The closely related Verpa conica typically has a smooth cap, but it can be wrinkled; V. conica may be distinguished microscopically by its eight-spored asci. Its North American range extends much further south than V. bohemica.

Another similar group of species are the "half-free" morels, e.g. Morchella semilibera, M. populiphila, and M. punctipes. These typically have a honeycombed cap attached to the stalk for about half of its length, and with ridges that are darker than the pits. In cross-section, the stem of M. semilibera stem is hollow, while that of V. bohemica usually has cottony wisps; M. semilibera usually has vertical perforations near the base, while V. bohemica does not.

Verpa bohemica may be reliably distinguished from all similar species by its much larger spores.

==Distribution, habitat and ecology==
The fungus has a wide distribution throughout northern North America; its range extends south to the Great Lakes in the Midwestern United States, and south to northern California on the West Coast. In Europe, the fungus is widely distributed, and has been collected from Austria, the Czech Republic, Denmark, Finland, Germany, Norway, Poland, Russia, Romania, Slovenia, Spain, Sweden, and Ukraine. In Asia, it has been recorded from India and Turkey.

The fruit bodies of V. bohemica grow singly or scattered on the ground in woods in early spring, often before the appearance of the morel, and throughout the morel season. It is often found along riverbanks, near cottonwoods, willows and aspens, often buried in plant litter. The fungus prefers to fruit in moist areas with ample sunlight. Its minimum growth temperature is 3 C, with an optimum of 22 C, and a maximum of about 30 C. A study of carbon and nitrogen isotope ratios indicated that V. bohemica is saprobic, that is, obtaining nutrients from decomposing organic matter. It has been suggested, however, that the fungus is mycorrhizal for at least part of its life cycle.

A 10-year study of the distribution, time of fruiting and habitats of morel and false morel population in Iowa showed that early false morels are the first morels to fruit in the spring, appearing shortly after leaves begin to form on deciduous trees. Narrow-head morels (Morchella angusticeps) fruit next, followed by the yellow or white morels (M. esculenta), then lastly M. crassipes. The fruit bodies serve as a habitat for breeding dipterans (flies), including Porricondyla media, Pegomya geniculata, and Trichocera annulata.

==Edibility==
Despite being sold (usually frozen) in Russia, the edibility of Verpa is debated. Although it is eaten by many, consumption of large amounts in a single sitting, or on successive days, has been reported to cause poisoning in susceptible individuals. Symptoms include gastrointestinal upset and lack of muscular coordination, similar to the effects reported by some individuals after consuming the false morel species Gyromitra esculenta. The responsible toxin in G. esculenta is gyromitrin; it was suspected that V. bohemica may be able to synthesize low levels of the toxin, but this has yet to be experimentally detected. Overconsumption of the mushroom has been reported to induce coma. There are also reports of alcohol intolerance (disulfiram-like reaction) after consumption.

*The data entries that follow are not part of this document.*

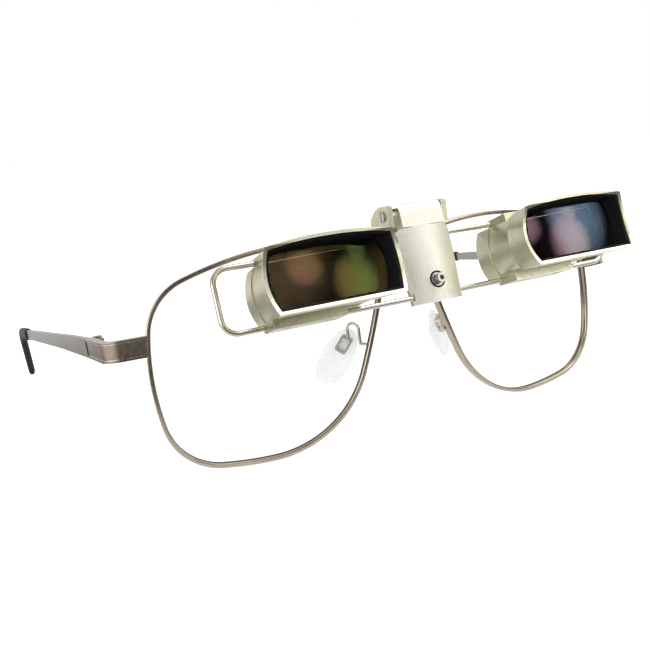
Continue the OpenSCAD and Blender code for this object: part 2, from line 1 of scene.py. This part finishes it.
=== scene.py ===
"""Dental loupes: materials, detail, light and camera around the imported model.

The model's own frame is in metres: +X is the wearer's left, -Y the front, +Z up. The shapes built here are
drawn in millimetres and scaled by MM.
"""
import json
from math import copysign, cos, radians, sin

import bmesh
import bpy
from mathutils import Matrix, Vector


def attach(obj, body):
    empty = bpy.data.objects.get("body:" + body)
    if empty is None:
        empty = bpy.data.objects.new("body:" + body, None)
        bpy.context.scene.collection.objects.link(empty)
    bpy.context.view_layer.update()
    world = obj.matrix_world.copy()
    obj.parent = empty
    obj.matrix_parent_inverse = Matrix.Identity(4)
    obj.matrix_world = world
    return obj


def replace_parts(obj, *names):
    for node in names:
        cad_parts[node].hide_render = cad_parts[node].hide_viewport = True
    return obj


MM = 0.001
SIDES = ("right", "left")

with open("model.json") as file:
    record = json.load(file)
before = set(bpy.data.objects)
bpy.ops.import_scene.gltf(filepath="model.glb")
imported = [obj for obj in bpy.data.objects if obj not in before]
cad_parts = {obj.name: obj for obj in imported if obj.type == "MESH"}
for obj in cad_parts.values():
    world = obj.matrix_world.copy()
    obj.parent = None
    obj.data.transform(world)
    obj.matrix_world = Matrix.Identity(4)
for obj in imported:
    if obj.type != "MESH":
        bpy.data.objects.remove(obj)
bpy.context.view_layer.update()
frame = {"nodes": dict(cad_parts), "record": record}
nodes = frame["nodes"]
scene = bpy.context.scene


# ---------- camera, light and floor ----------

CAMERA_AT = Vector((-86.8, -157.8, 67.5)) * MM
CAMERA_TURN = [radians(a) for a in (77.79, 6.70, -23.78)]
CAMERA_LENS = 38.77
ROOM = 0.04                      # brightness of the dim side of the room
FLOOR_GLOW = 0.8                 # keeps the paper white in the picture
WALL_AZIMUTH = 68                # the white wall stands behind the object as the camera sees it
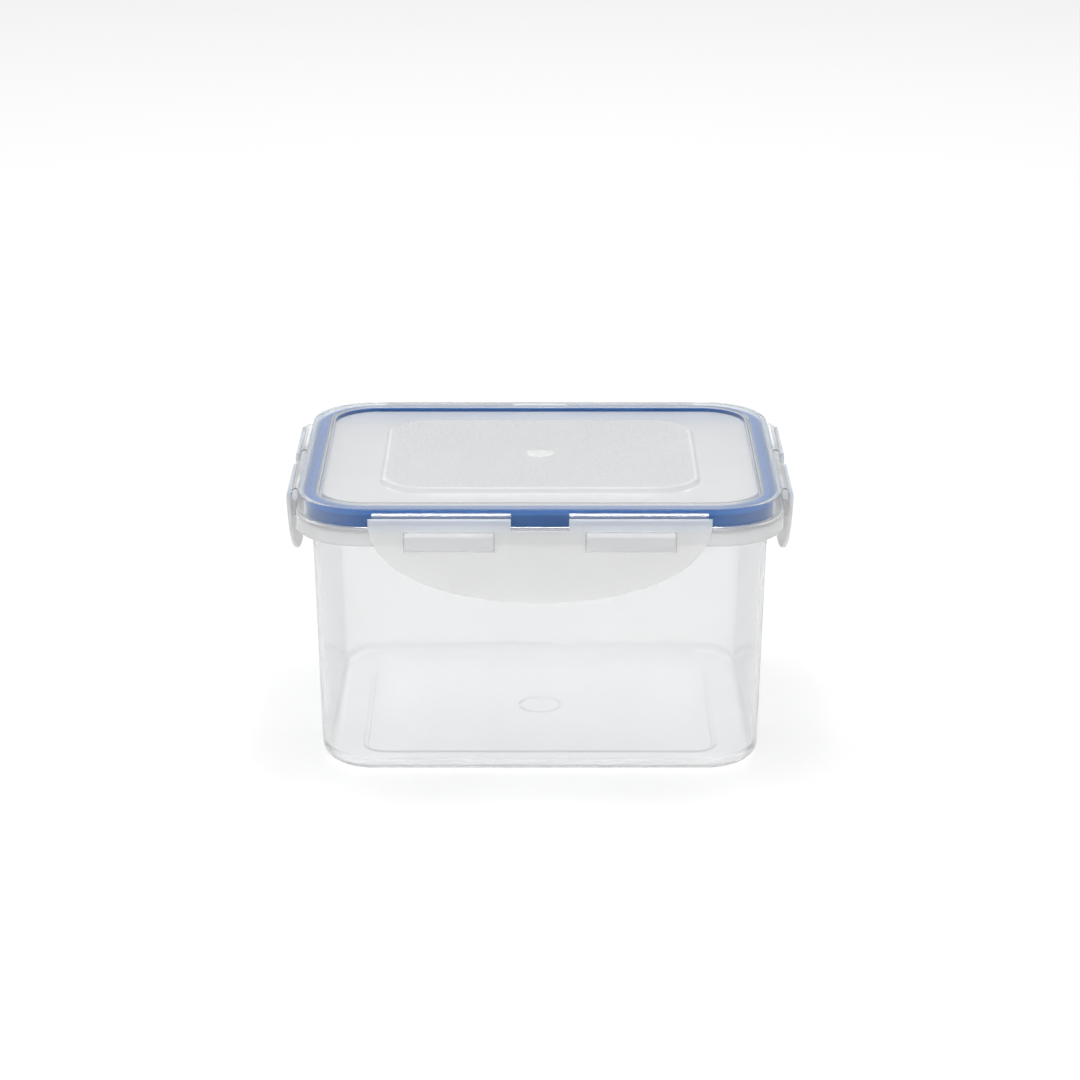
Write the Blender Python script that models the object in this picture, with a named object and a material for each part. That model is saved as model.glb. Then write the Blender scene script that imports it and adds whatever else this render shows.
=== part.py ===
"""Snap lid food container: clear tub, frosted lid, silicone gasket and four slotted lock flaps.

Frame: +X along the length, -Y is the front, +Z up. The origin is on the surface the tub stands on,
below its centre. Every side of the object repeats the front, turned about Z, so the pieces of one side
are modelled as the front's: x runs along the side, -y points outward.
"""

import math

import bmesh
import bpy
from mathutils import Matrix, Vector

MM = 0.001

# Rim: the widest outline, shared by the tub's flange and the lid's skirt.
RIM_HALF_LENGTH = 75.0 * MM
RIM_HALF_WIDTH = 58.0 * MM
RIM_CORNER = 21.0 * MM
CORNER_SEGMENTS = 10

# Tub. An inset is a distance inward from the rim outline.
TUB_HEIGHT = 82.9 * MM
WALL_INSET = 3.9 * MM
WALL_THICKNESS = 1.6 * MM
WALL_DRAFT = 1.8 * MM
FLOOR_THICKNESS = 1.8 * MM
FLOOR_FILLET = 4.6 * MM
FLANGE_HEIGHT = 5.7 * MM
FLANGE_SHELF = 1.5 * MM
FLANGE_BAND = 1.4 * MM
LIP_OUTER_INSET = 3.1 * MM
LIP_INNER_INSET = 4.1 * MM
LIP_HEIGHT = 2.3 * MM
PANEL_HALF_LENGTH = 55.4 * MM
PANEL_HALF_WIDTH = 38.3 * MM
PANEL_CORNER = 6.0 * MM
PANEL_RISE = 1.3 * MM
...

According to one report, the edibility of Verpa is similar to that of Morchella. It should always be cooked thoroughly and, if being eaten for the first time, restricted to small portions to test tolerance. Some advocate only eating the caps and discarding the stems. Opinions on the flavor of the mushrooms vary, ranging from "strong but not on a par with true morels", to "pleasant", to "not distinctive".